The Reformers fought hard to vindicate married life as an estate of holiness, that no one should say, “monks and priests and nuns are engaged in service to God, but married men and women are engaged in profane, secular life.” No, you have exchanged the freedom to serve God as single people for the joys of serving God as husband and wife. You are now embarked on a life of serving the Lord in the family. It is a high and holy calling. You have lost your lives, and thereby found them. I cannot do justice to that idea now, but I would like to share one of my favorite quotations about family life, from Dutch theologian Herman Bavinck:
“The family is not of man’s making; it is a gift of God and full of life. Upbringing in the family bears a quite special character.
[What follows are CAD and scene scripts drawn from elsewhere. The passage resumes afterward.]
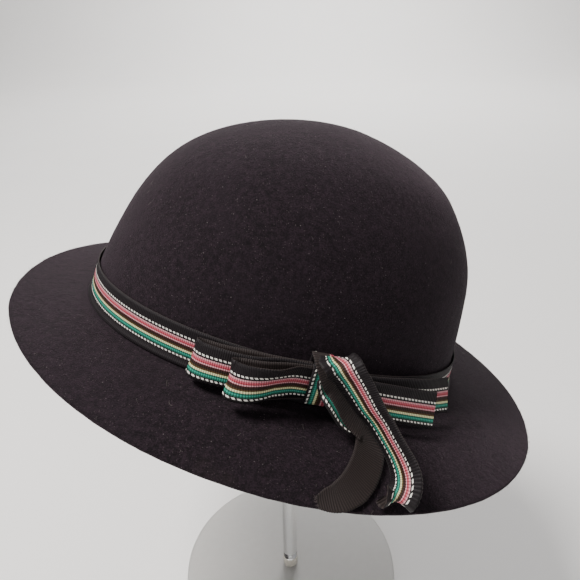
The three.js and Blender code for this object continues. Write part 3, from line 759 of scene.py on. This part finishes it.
def folded(up, low, radius):
    """How the ribbon's width is laid: the part between the two shares is shown, and each border beyond
    turns back on an arc of the given radius. Gives the share, the side from 1 at the upper shown edge
    to -1 at the lower one, the way past that edge and the way back from the face."""
    share = PLACES[(PLACES > 0) & (PLACES < 1)]
    past_up = np.linspace(0, up, 9) if up > 0 else np.zeros(1)
    past_low = np.linspace(low, 1, 9) if low < 1 else np.ones(1)
    share = np.concatenate([past_up, share[(share > up + 0.01) & (share < low - 0.01)], past_low])
    side = 1 - 2 * np.clip((share - up) / (low - up), 0, 1)
    beyond = np.maximum(np.maximum(up - share, share - low), 0) * RIBBON_WIDTH
    angle = np.minimum(beyond / radius, math.pi)
    past = radius * np.sin(angle) - np.maximum(beyond - math.pi * radius, 0)
    return share, side, np.where(share < up, past, -past), radius * (1 - np.cos(angle))


def ribbon_shell(centre, across, face, half, ribs, section, curl, closed=False):
    """Thin closed strip: for each place along and across it, the centre plus the width's share plus the
    curl along the face, with round ribs on both sides, a picot at the end of each rib and raised white
    floats on the face. curl is an array of depths along by across."""
    share, side, past, back_way = section
    count = len(share)
    wave = rib_wave(ribs)[:, None]
    picot = np.where((share == 0) | (share == 1), 1.0, 0.0)[None] * wave * 0.16
    reach = (half[:, None] + picot) * side[None] + past[None]
    height = curl - back_way[None]
    skin = centre[:, None] + across[:, None] * reach[..., None] + face[:, None] * height[..., None]
    along = np.gradient(skin, axis=0)
    if closed:
        along[0] = along[-1] = (skin[1] - skin[-2]) / 2
    lean = unit(np.cross(along, -np.gradient(skin, axis=1)))
    thick = (CLOTH / 2 + 0.08 * (wave - 0.5)) * np.ones_like(curl)
    front = skin + lean * (thick + 0.13 * dash_wave(ribs, share))[..., None]
    back = skin - lean * thick[..., None]
    rows = len(centre)
    ring = np.concatenate([front, back[:, ::-1]], 1)
    columns = 2 * count
    last = rows - 1 if closed else rows
    points = ring[:last].reshape(-1, 3)
    faces = grid_faces(last, columns, wrap_rows=closed)[:, ::-1]
    i, j = np.divmod(faces, columns)
    seam = (i.max(1) - i.min(1) > 1)[:, None] & (i == 0)
    u = ribs[np.where(seam, last, i)]
    v = np.concatenate([share, 2 + share[::-1]])[j]
    jump = v.max(1) - v.min(1) > 1.5
    edge = np.where(j.min(1) == count - 1, 2 + share[-1], 2 + share[0])
    v = np.where(jump[:, None], edge[:, None], v)
    if not closed:
        cap = np.arange(count - 1)
        start = np.stack([cap, cap + 1, columns - 2 - cap, columns - 1 - cap], 1)
        finish = ((rows - 1) * columns + start)[:, ::-1]
        faces = np.concatenate([faces, start, finish])
        u = np.concatenate([u, np.full(start.shape, ribs[0]), np.full(start.shape, ribs[-1])])
        v = np.concatenate([v, np.full((2 * len(start), 4), 2.5)])
    return points, faces, np.stack([u, v], -1).reshape(-1, 2)


def band_rows(turns, lengths):
    """Stages of the felt at the given lengths up from the band's foot, for each turn."""
    coarse = np.arange(97) * TAU / 96
    stages = np.linspace(BAND_FOOT, 0.55, 500)
    found = []
    for turn in coarse:
        path = felt_top(np.full_like(stages, turn), stages)
        run = np.concatenate([[0], np.cumsum(np.linalg.norm(np.diff(path, axis=0), axis=1))])
        found.append(np.interp(lengths, run, stages))
    found = np.array(found)
    return np.stack([np.interp(turns % TAU, coarse, found[:, k]) for k in range(len(lengths))], 1)


def ribbon_band():
    """Ribbon round the root of the crown: its rows follow the felt's stages, a little off the felt, and
    the upper edge stands off a little more. The ribs are shared out evenly by length round the hat."""
    steps = 3
    dense = np.linspace(0, TAU, 1441)
    ring = felt_top(dense, np.full_like(dense, 1.0))
    run = np.concatenate([[0], np.cumsum(np.linalg.norm(np.diff(ring, axis=0), axis=1))])
    count = 2 * int(round(run[-1] / RIB / 2))
    turns = np.interp(np.linspace(0, run[-1], count * steps + 1), run, dense)
    section = (PLACES, 1 - 2 * PLACES, np.zeros_like(PLACES), np.zeros_like(PLACES))
    stages = band_rows(turns, (1 - PLACES) * RIBBON_WIDTH)
    turn = np.broadcast_to(turns[:, None], stages.shape)
    normal = felt_normal(turn, stages)
    surface = felt_top(turn, stages)
    loose = 0.22 + 0.5 * (1 - PLACES[None]) ** 3 + 0.10 * (1 + wander(surface, 30.0, 11))
    skin = surface + normal * (GAP + CLOTH / 2 + loose)[..., None]
    upward = unit(skin[:, 0] - skin[:, -1])
    forward = np.gradient(skin.mean(1), axis=0)
    forward[0] = forward[-1] = skin[1].mean(0) - skin[-2].mean(0)
    outward = unit(np.cross(forward, upward))
    half = np.linalg.norm(skin[:, 0] - skin[:, -1], axis=1) / 2
    centre = (skin[:, 0] + skin[:, -1]) / 2
    curl = ((skin - centre[:, None]) * outward[:, None]).sum(-1)
    ribs = np.arange(len(turns)) / steps
    points, faces, uv = ribbon_shell(centre, upward, outward, half, ribs, section, curl, True)
    piece = mesh_piece("band", on_stand(points), faces, uv)
    finished(piece, RIBBON_LOOK, ["ribbon_band"])
    return piece


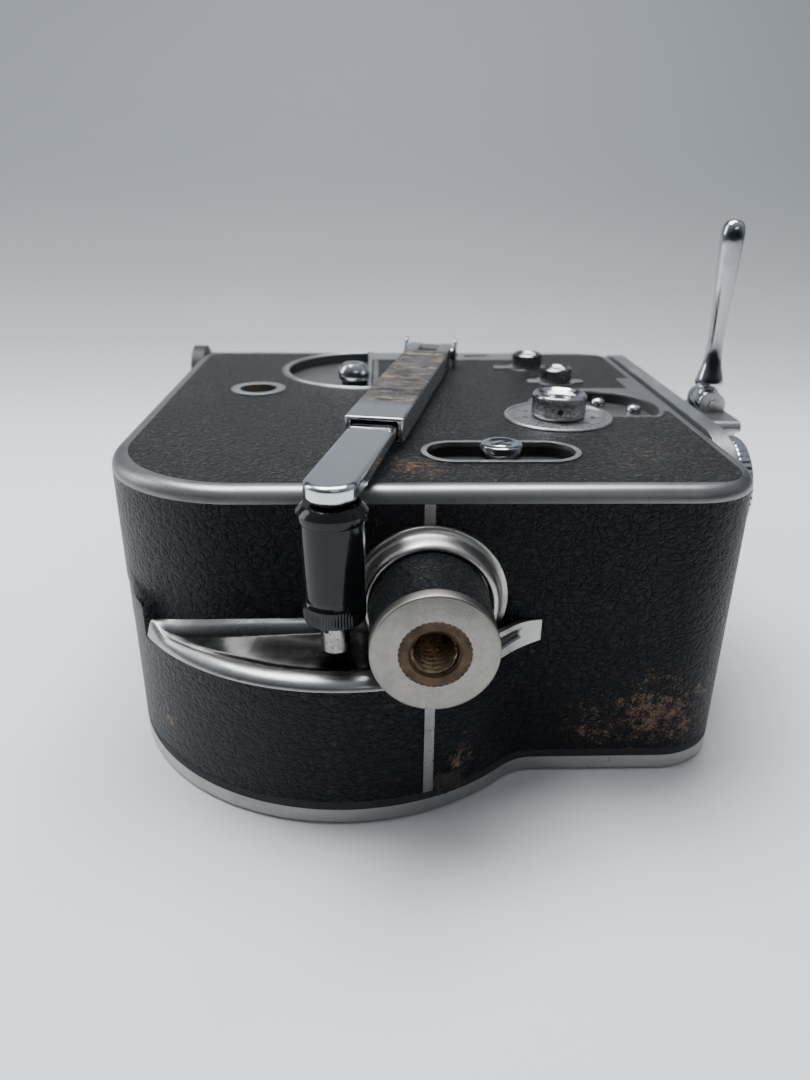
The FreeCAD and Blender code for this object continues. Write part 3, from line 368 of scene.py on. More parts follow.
def gloss_black(name, tone=(0.006, 0.007, 0.009), rough=0.10):
    s = Shader(name)
    scratch = s.noise((1400, 1400, 160), 4.0, 0.7)
    dust = s.span(s.noise(1100, 2.0, 0.6), 0.70, 0.78)
    s.main.inputs["Specular IOR Level"].default_value = 0.28
    color = s.mix(dust, tone, (0.05, 0.05, 0.045))
    return s.done(color, 0.0, s.span(scratch, 0.45, 0.8, rough, rough + 0.22),
                  s.bump(scratch, 0.006, 0.15), coat=0.08)


def dull_black(name, tone=(0.012, 0.012, 0.013), rough=0.55):
    s = Shader(name)
    grit = s.noise(1600, 4.0, 0.7)
    color = s.mix(s.span(grit, 0.55, 0.75), tone, times(tone, 3.0))
    return s.done(color, 0.0, s.span(grit, 0.3, 0.7, rough - 0.1, rough + 0.1), s.bump(grit, 0.03))


# Rubbed places: body-axes point, reach in millimetres, strength.
UNDER_PATCHES = (((53, 0, 17), 19, 0.80), ((40, 0, 14), 14, 0.55), ((66, 2, 20), 14, 0.50),
                 ((61, 0, 11), 10, 0.7), ((7, -11, 12), 7, 0.8), ((3.5, -13, 8), 5, 1.2),
                 ((-56, 3, 16), 11, 0.75), ((-50, -3, 9), 7, 0.4), ((-22, -17, 9), 13, 0.22),
                 ((-38, -13, 10), 9, 0.20), ((20, -1, 24), 8, 0.25), ((-9, -15.5, 9), 7, 0.2),
                 ((8, -9, 19), 5, 0.3))
SIDE_PATCHES = (((-3, 15, 72), 11, 0.85), ((2, 11, 72), 8, 0.7), ((50, 22, 72), 17, 0.45),
                ((58, 33, 72), 14, 0.35), ((45, 12, 72), 12, 0.40), ((60, 12, 72), 10, 0.35),
                ((16, 9, 72), 8, 0.25))


def make_materials():
    looks = {}
    for key, maker, *rest in (
            # The same leatherette in two tones: this side copy is made lighter as painted light.
            ("side_leather", leather, "side_leather_black", (0.021, 0.021, 0.0215), SIDE_PATCHES, 0.40,
             (470, 560, 470), 1.6),
            # This underside copy is made darker and bluer as painted shade.
            ("leather", leather, "leather_black", (0.0024, 0.0032, 0.0056), UNDER_PATCHES, 0.34,
             (430, 620, 620), 0.62, 0.24),
            ("strap", leather, "strap_black", (0.018, 0.014, 0.012), (((-19, 190, 24), 46, 0.30),), 0.42,
             (700, 700, 700), 0.12),
            ("bead", cover_metal, "bead_aluminium", (0.28, 0.285, 0.29), 0.36),
            ("door_rim", aluminium, "door_rim_aluminium", (0.46, 0.455, 0.445), 0.30, 0.16, 0.3,
             (60, 900, 900), 0.72),
            ("cast", aluminium, "cast_aluminium", (0.46, 0.455, 0.44), 0.23, 0.26, 0.4, (90, 700, 700), 0.73),
            # The shelf's last, near-black tone is painted shade for its dish and the tail's hollow.
            ("shelf", aluminium, "polished_shelf", (0.40, 0.40, 0.39), 0.30, 0.24, 0.3, (90, 700, 700), 0.71,
             (0.036, 0.036, 0.034)),
            ("trim", aluminium, "trim_aluminium", (0.50, 0.50, 0.49), 0.30, 0.16, 0.2),
            ("strip", aluminium, "strip_aluminium", (0.27, 0.27, 0.265), 0.32, 0.25, 0.15,
             (900, 900, 90), 0.68),
            ("satin", aluminium, "satin_aluminium", (0.40, 0.41, 0.42), 0.34, 0.12, 0.25),
            ("collar", aluminium, "collar_aluminium", (0.49, 0.48, 0.46), 0.33, 0.24, 0.2,
             (500, 500, 500), 0.70),
            ("chrome", chrome, "chrome_plate", (0.55, 0.565, 0.59)),
            ("slide", chrome, "slide_chrome", (0.70, 0.71, 0.74), 0.05, 0.5),
            ("steel", chrome, "turned_steel", (0.36, 0.355, 0.35), 0.22),
            ("old_steel", aluminium, "rubbed_steel", (0.36, 0.35, 0.33), 0.24, 0.4, 0.15,
             (1500, 1500, 200), 0.66),
            ("sleeve", worn_sleeve, "worn_plate"),
            ("face", turned_face, "turned_aluminium", (0.33, 0.315, 0.29), 2.2, 0.42),
            ("brass", tarnished_brass, "brown_brass", (0.085, 0.048, 0.020), 0.50, 0.40),
            ("thread_brass", tarnished_brass, "thread_brass", (0.42, 0.33, 0.20), 0.24, 0.9),
            ("bright_brass", tarnished_brass, "clock_brass", (0.60, 0.43, 0.18), 0.28, 0.95),
            ("plastic", gloss_black, "black_plastic"),
            # Black paint, and painted shade where the crank hub shows through the sleeve's window.
            ("black", dull_black, "black_paint"),
            ("glue", dull_black, "dried_glue", (0.045, 0.024, 0.013), 0.6),
            ("torn", leather, "torn_leather_brown", (0.012, 0.009, 0.008), (((5, -11, 7), 9, 2.2),), 0.6,
             (700, 900, 900), 0.3),
            ("knob_chrome", knob_chrome, "knurled_chrome", 0.56, 0.30),
            ("aged_chrome", knob_chrome, "aged_chrome", 0.24, 0.26),
            # Flat black for the dial marks and the door's light trap, and painted shade for small holes and
            # screw slits.
            ("void", dull_black, "dark_recess", (0.004, 0.004, 0.004), 0.7),
            ("thread", dull_black, "waxed_thread", (0.16, 0.13, 0.095), 0.6),
            ("blued", chrome, "blued_spring", (0.10, 0.11, 0.15), 0.25)):
        looks[key] = maker(*rest)
    return looks


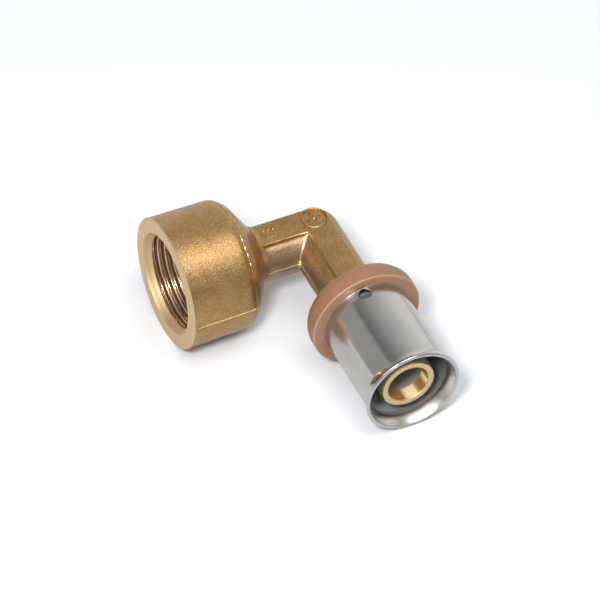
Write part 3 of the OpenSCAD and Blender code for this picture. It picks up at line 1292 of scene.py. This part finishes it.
@dataclass
class Studio:
    """Camera of the photograph, tilted pale floor, soft lights and a plain sky."""

    camera_at: Point3 = (-863.013, -1766.713, 2109.186)
    camera_turn: tuple[float, float, float, float] = (
        0.90936736, 0.35396181, -0.09305058, -0.19778464,
    )
    lens: float = 706.4293
    floor_normal: Point3 = (-0.0143, 0.0695, 0.9975)
    floor_drop: float = 16.905
    floor_radius: float = 330.0
    middle: Point3 = (28.0, -22.0, 0.0)
    front_wall: float = 0.52
    ceiling: float = 0.78
    panels: tuple[Panel, ...] = (
        Panel("key_panel", (0.10, -0.28, 0.95), 17.0, 3.5),
        Panel("side_panel", (-0.65, -0.15, 0.74), 18.0, 1.2),
        Panel("front_panel", (-0.394, -0.461, 0.795), 5.5, 78.0),
    )

    def camera(self) -> None:
        """Sets the camera where the photograph was taken from."""
        data = bpy.data.cameras.new("camera")
        data.sensor_width = 36.0
        data.lens = self.lens
        data.clip_start, data.clip_end = 0.1, 20.0
        made = place("camera", data)
        made.location = Vector(self.camera_at) * MM
        made.rotation_mode = "QUATERNION"
        made.rotation_quaternion = Quaternion(self.camera_turn)
        bpy.context.scene.camera = made

    def floor(self) -> None:
        """Makes the plane that the part lies on. It fades to white and has no underside."""
        up = Vector(self.floor_normal).normalized()
        spot = Vector((self.middle[0], self.middle[1], 0.0))
        spot += up * (-self.floor_drop - up.dot(spot))
        where = Matrix.Translation(spot) @ up.to_track_quat("Z", "Y").to_matrix().to_4x4()
        bm = bmesh.new()
        bmesh.ops.create_circle(
            bm, cap_ends=True, segments=96, radius=self.floor_radius, matrix=where
        )
        mesh = to_mesh(bm, "studio_floor")
        made = place("studio_floor", mesh)
        mesh.materials.append(self.floor_material(spot))

    @staticmethod
    def floor_material(spot: Vector) -> Material:
        """Matt white that keeps the shadow and fades into the white background.

        Args:
            spot: Middle of the floor.

        Returns:
            The material.
        """
        made, t = new_material("studio_floor")
        x, y, _ = t.split(t.place())
        dx, dy = x - spot.x, y - spot.y
        away = (dx * dx + dy * dy) ** 0.5
        matt = t.node("ShaderNodeBsdfDiffuse", {"Color": rgb(0.77, 0.79, 0.82)})
        dim = t.node("ShaderNodeBsdfDiffuse", {"Color": rgb(0.60, 0.61, 0.62)})
        white = t.node("ShaderNodeEmission", {"Color": WHITE, "Strength": 1.0})
        clear = t.node("ShaderNodeBsdfTransparent", {"Color": WHITE})
        under = t.node("ShaderNodeNewGeometry", out="Backfacing")
        far = away.ramp(110.0, 260.0) * t.path("Is Camera Ray")
        # Glossy rays see a dimmer grey floor: painted shade on the floor as the metal reflects it
        paper = t.blend(t.path("Is Glossy Ray"), matt, dim)
        shade = t.blend(far, paper, white)
        t.node_output(t.blend(under, shade, clear))
        return made

    def sky(self) -> None:
        """A plain studio sky: walls of soft grey light, white to the camera alone."""
        world = bpy.data.worlds.new("studio_sky")
        bpy.context.scene.world = world
        t = Tree(world)
        x, y, z = t.split(t.node("ShaderNodeTexCoord", out="Generated"))
        round_y = z.angle_over(x)
        rear = 1.0 - round_y.ramp(0.15, 2.35) * 0.80 + round_y.ramp(2.12, 2.24) * 0.27
        wall = self.front_wall + (rear - self.front_wall) * y.ramp(-0.10, 0.35)
        top = z.ramp(0.80, 0.95)
        level = wall + (self.ceiling - wall) * top
        sky = t.node("ShaderNodeBackground", {"Color": WHITE, "Strength": level})
        white = t.node("ShaderNodeBackground", {"Color": WHITE, "Strength": 1.0})
        shade = t.blend(t.path("Is Camera Ray"), sky, white)
        t.node_output(shade, "ShaderNodeOutputWorld")

    def build(self) -> None:
        """Sets the whole studio."""
        self.camera()
        self.floor()
        self.sky()
        for panel in self.panels:
            panel.hang(Vector(self.middle))
        bpy.context.scene.view_settings.view_transform = "Standard"


def main() -> None:
    """Builds the studio and dresses the part."""
    Studio().build()
    # The grey below is painted shade: deep in the waterway past 50.4 mm, and on the nozzle's side
    # inside the sleeve
    film = rgb(0.26, 0.275, 0.265)
    nozzle = Axis.NOZZLE
    # The brown is a painted dark reflection in the waterway, outside the bright gold lanes listed
    # next
    gold, brown = rgb(1.0, 0.84, 0.50), rgb(0.36, 0.165, 0.045)
    lanes = ((-92.0, -58.0), (-26.0, -10.0), (60.0, 110.0), (150.0, 165.0))
    ELBOW.finishes = [
        ForgedBrass().material(),
        TurnedBrass("turned_mouth", Axis.SOCKET, rgb(0.75, 0.555, 0.31), 0.42).material(),
        TurnedBrass("cut_thread", Axis.SOCKET, rgb(0.75, 0.57, 0.42), 0.235, 0.4, 0.0).material(),
        TurnedBrass(
            "waterway", nozzle, gold, 0.50, 0.3, 0.002, film, 50.4,
            streak=brown, lanes=lanes, metal=0.2,
        ).material(),
        TurnedBrass(
            "turned_nozzle", nozzle, rgb(0.76, 0.57, 0.29), 0.40, 0.2, 0.0035, film, 53.5, 28.1
        ).material(),
        TurnedBrass("trimmed_flash", Axis.SOCKET, rgb(0.80, 0.60, 0.31), 0.33).material(),
        TurnedBrass("lead_in", Axis.SOCKET, rgb(0.69, 0.515, 0.29), 0.57, metal=0.92).material(),
    ]
    ELBOW.build()
    flare = SleeveSteel("flared_steel", rgb(0.55, 0.54, 0.53), 0.33)
    PressSleeve().build([SleeveSteel().material(), SleeveBore().material(), flare.material()])
    FixingRing().build(RingPlastic().material())
    rubber = SealRubber().material()
    for seal in ("o_ring_outer", "o_ring_inner"):
        dress(seal, rubber)


if __name__ == "__main__":
    main()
No school or educational institution can replace or compensate for the family. Everything educates in the family, the handshake of the father, the voice of the mother, the older brother, the younger sister, the baby in the cradle, the sick loved one, the grandparents and the grandchildren, the uncles and the aunts, the guests and friends, prosperity and adversity, the feast day and the day of mourning, Sundays and workdays, the prayer and the thanksgiving at the table and the reading of God’s Word, the morning and evening prayer. Everything is engaged to educate one another, from day to day, from hour to hour, unintentionally, without previously devised plan, method or system. From everything proceeds an educative influence though it can neither be analyzed nor calculated. A thousand insignificant things, a thousand trifles, a thousand details, all have their effect. It is life itself that here educates, life in its greatness, the rich, inexhaustible, universal life. The family is the school of life, because there is its spring and its hearth.”
We are all rejoicing today because we are present at the creation of a new spring and hearth, a new family. So we say to Matthew, with that wise man Solomon, “Let your fountain be blessed, and rejoice with the wife of your youth.” Amen.